Sermon for Saint Patrick’s Day 2014Mar 15th, 2014 | By Ian Poulton | Category: Sermons
There’s an old rhyme that has not a word of truth in it, but helps us to think about Patrick and his faith. The rhyme comes in various forms and can be found in various street songs, it goes something like this:
“Saint Patrick was a gentleman, he came of decent people
he built a church in Dublin town and on it put a steeple”
What can we learn from lines of a song that belong more to a music session in a pub than to anything we might sing in church?
“Saint” is a word that has lost its original meaning. It is now applied to people regarded as different; it comes from the Greek word ‘hagios’ and it means ‘holy’. When we look at Scripture we see “saint” used in a very different way. Paul begins his letter to the Ephesians by saying, “Paul, an apostle of Jesus Christ by the will of God, to the saints which are at Ephesus”, in some translations “saints” appears as “holy people”, the meaning is the same. When we read the New Testament, we see that all the members of the church are expected to be saints, they are all expected to be holy people. If Paul were writing a letter to our church, he would write to us as saints, he would write to us as holy people, not because we are perfect, we certainly are not; nor because we are good, perhaps sometimes we are and perhaps sometimes we are not; he would write to us as saints, as holy people, because to be a saint, to be holy, is to be people set apart. From our baptism onwards, we are meant to be people, who are different from the world, people set apart. The word “saint” reminds us of the people we should be.

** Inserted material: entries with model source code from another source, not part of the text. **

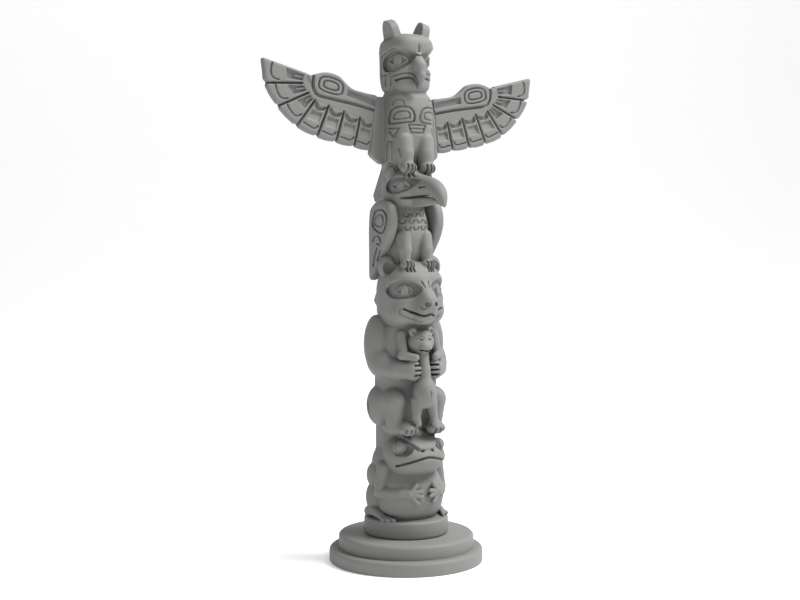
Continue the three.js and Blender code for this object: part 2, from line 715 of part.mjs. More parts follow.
const totem = new THREE.Group();
totem.add(piece('plinth', plinth()));
totem.add(piece('carved_pole', filled(eased(filled(pole()), EASE))));
const rightWing = wing();
totem.add(piece('right_wing', rightWing));
totem.add(piece('left_wing', mirrored(rightWing)));

export default totem;
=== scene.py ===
"""Looks for a cast statuette of a totem pole: frog, bear with cub, raven, thunderbird.

The carving is worked as clay in a block: forms are joined and cut as distances
in millimetres, relief is pressed in along a line of sight, and the skin of the
block becomes the mesh. The figures are the same on both sides, so only one
half is worked and then mirrored. "Out" is the distance from the middle plane.
"""

import math

import bpy
import numpy as np
from mathutils import Matrix, Vector


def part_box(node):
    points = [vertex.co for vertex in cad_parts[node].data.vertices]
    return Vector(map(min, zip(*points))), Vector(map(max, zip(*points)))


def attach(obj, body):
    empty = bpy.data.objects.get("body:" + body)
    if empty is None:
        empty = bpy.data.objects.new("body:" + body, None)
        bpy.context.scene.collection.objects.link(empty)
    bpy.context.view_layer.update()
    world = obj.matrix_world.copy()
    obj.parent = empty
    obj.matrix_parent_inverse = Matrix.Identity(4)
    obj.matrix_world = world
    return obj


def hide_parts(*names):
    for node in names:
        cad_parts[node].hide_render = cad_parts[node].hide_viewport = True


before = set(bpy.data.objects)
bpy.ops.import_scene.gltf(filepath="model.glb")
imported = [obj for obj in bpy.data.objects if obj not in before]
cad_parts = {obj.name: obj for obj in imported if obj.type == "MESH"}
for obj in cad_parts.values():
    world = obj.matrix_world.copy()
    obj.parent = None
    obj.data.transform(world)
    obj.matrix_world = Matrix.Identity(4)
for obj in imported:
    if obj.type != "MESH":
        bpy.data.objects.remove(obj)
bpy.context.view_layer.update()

MM = 0.001
STEP = 0.36
WING_STEP = 0.3
SLAB_DRAWING_STEP = 0.3
RELIEF_DRAWING_STEP = 0.2
MOST_TRIANGLES = 196000

FAR = 30.0                          # stands for "no skin near"
JOIN_REACH, CUT_REACH = 3, 2        # how far past its own box a form is still felt
LEVEL_BLUR = 1.6                    # a mass melts from one level to the next over this height
LEAST_SLOPE = 1 / 40
RELIEF = 1.5                        # all relief depths are multiplied by this
GROOVE_EDGE = 0.2

PLINTH_RADIUS = 50.0
STEP_RADIUS = 44.0
STEP_HEIGHT = 9.0
PLINTH_TOP = 18.0
RIM_ROUND = 2.3
FOOT_ROUND = 0.6
PLINTH_SIDES = 192
DRUM_RADIUS = 27.4
DRUM_GAP = 0.05
FROG_SEAT = 29.0
BEAR_SEAT = 84.0
RAVEN_PERCH = 190.0
THUNDERBIRD_PERCH = 250.0
WING_FRONT = 1.5
WING_BACK = 6.0
WING_RELIEF_END = 3.4               # relief on a wing's front is felt no further back

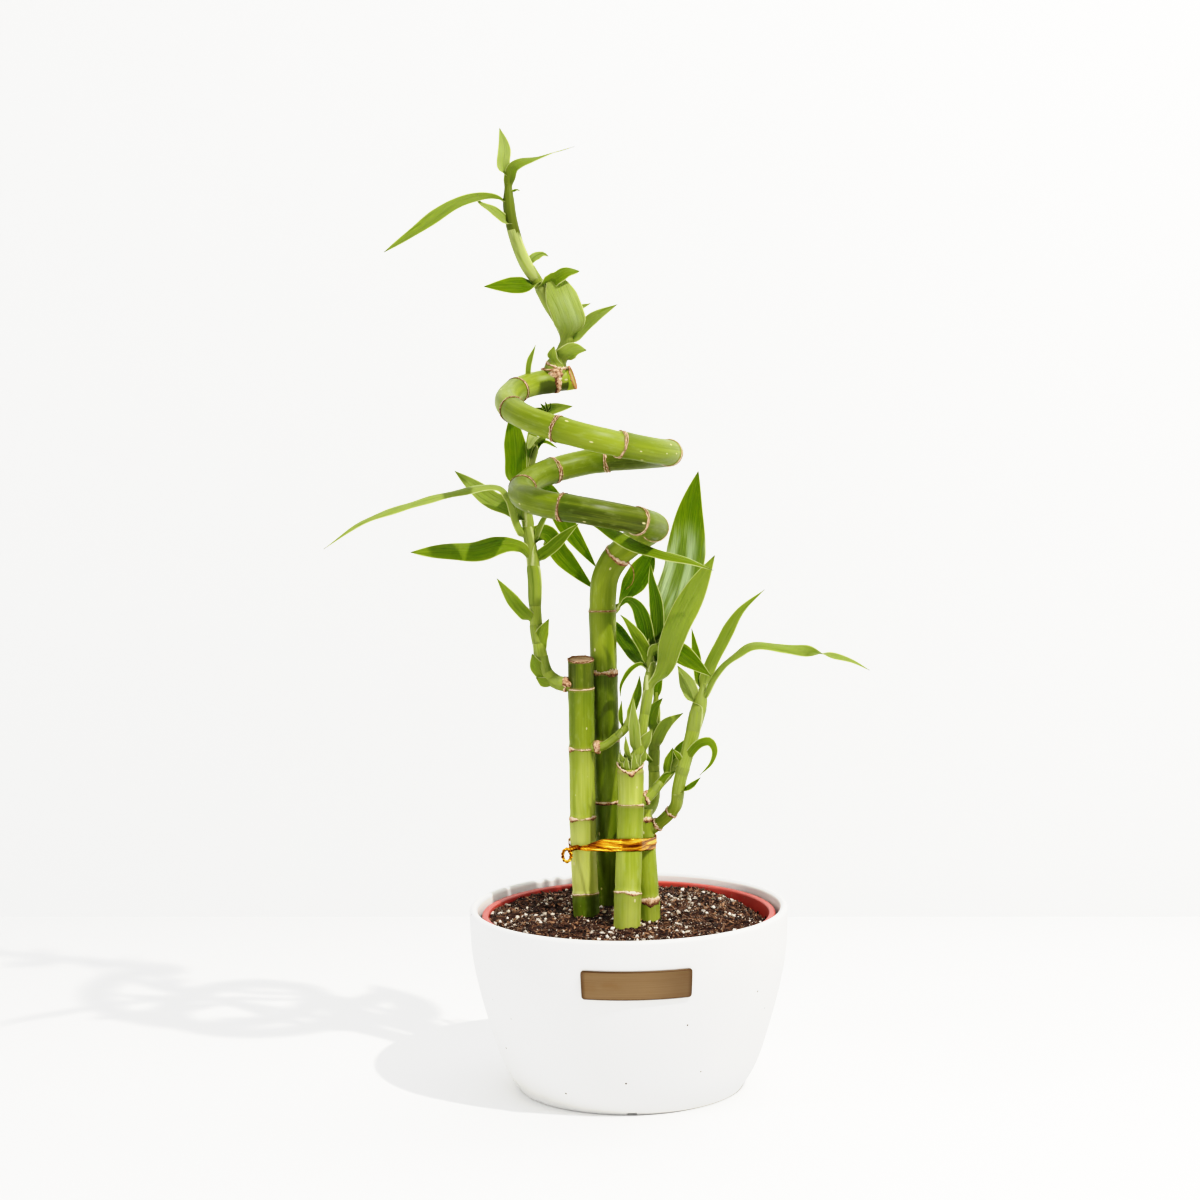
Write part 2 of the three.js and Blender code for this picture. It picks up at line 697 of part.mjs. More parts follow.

Saint Patrick was not a gentleman, who says he was not? He does. He writes “Ego Patricius, peccator rusticissimus”, I am Patrick, a rustic sinner; I am Patrick a sinful plain countryman. Whatever Patrick’s background, that is how he describes himself. Patrick is saying class and background do not matter, it does not matter whether you are rich and sophisticated city person or an ordinary, plain country person: God has a plan for us. Do we believe this ourselves? Do we wake in the morning with a sense that God has a purpose for our day? Do we go about our daily tasks believing that whatever we do, we do it for God? Patrick was not a gentleman, he was just an ordinary countryman like ourselves, but God worked through him. As God worked through Patrick, God can work through us, if we let him. Saint Paul writes in Romans Chapter 8 Verse 28, “we know that all things work together for good to them that love God.” May we have a love for God that allows things to work for good through us.
“He came of decent people”, says the song. What does Patrick say? “My father was Calpornius. He was a deacon; his father was Potitus, a priest”. He is telling us not about his family’s background, he is telling us about his family’s faith, about their involvement in the church. Patrick does not come from the gentry, he comes from an ordinary family; they were free people, but they were not part of the ruling classes. Patrick knows the story of Jesus is for all people, though, and has the confidence to talk to all people about his faith, whatever people’s background, Patrick was at ease talking with them. We are expected to be like Patrick, to treat everyone as equals, to be happy talking about what we believe to anyone whom we might meet. “I am made all things to all men, that I might by all means save some”, says Saint Paul in 1 Corinthians Chapter 9 Verse 22. It was a verse by which Patrick lived and a verse to challenge us.
“He built a church”. Patrick would not have understood the way that we understand the word “church”. The church for Patrick was the church of the New Testament, it was the people. In Romans Chapter 16 Verse 3, Saint Paul says, “Greet Priscilla and Aquila my helpers in Christ Jesus” and he goes on, in verse 5, “Likewise greet the church that is in their house”. The church we find in the Bible and the church that Patrick built were not buildings, they were assemblies of people held together by their faith and love. As successors of Patrick, what sort of church do we build? Bricks and mortar are not a church.
The rhyme concludes, “in Dublin town and on it put a steeple”, and misses the nature of Patrick’s ministry, which was not in cities or grand buildings, but was out on the edge of things. Patrick worked far away from the great and the important, he worked in quiet places, in obscure places, in places others would have passed by. “Blessed are the meek: for they shall inherit the earth”, says Jesus in Saint Matthew Chapter 5 Verse 5, and Patrick spends his time among those favoured by God. It is a challenge for the church to always remember those whom Jesus believes are the blessed.
Patrick challenges us to be a holy people; to be a people who love God and all the people around us; and to be a people who build the church that God wants.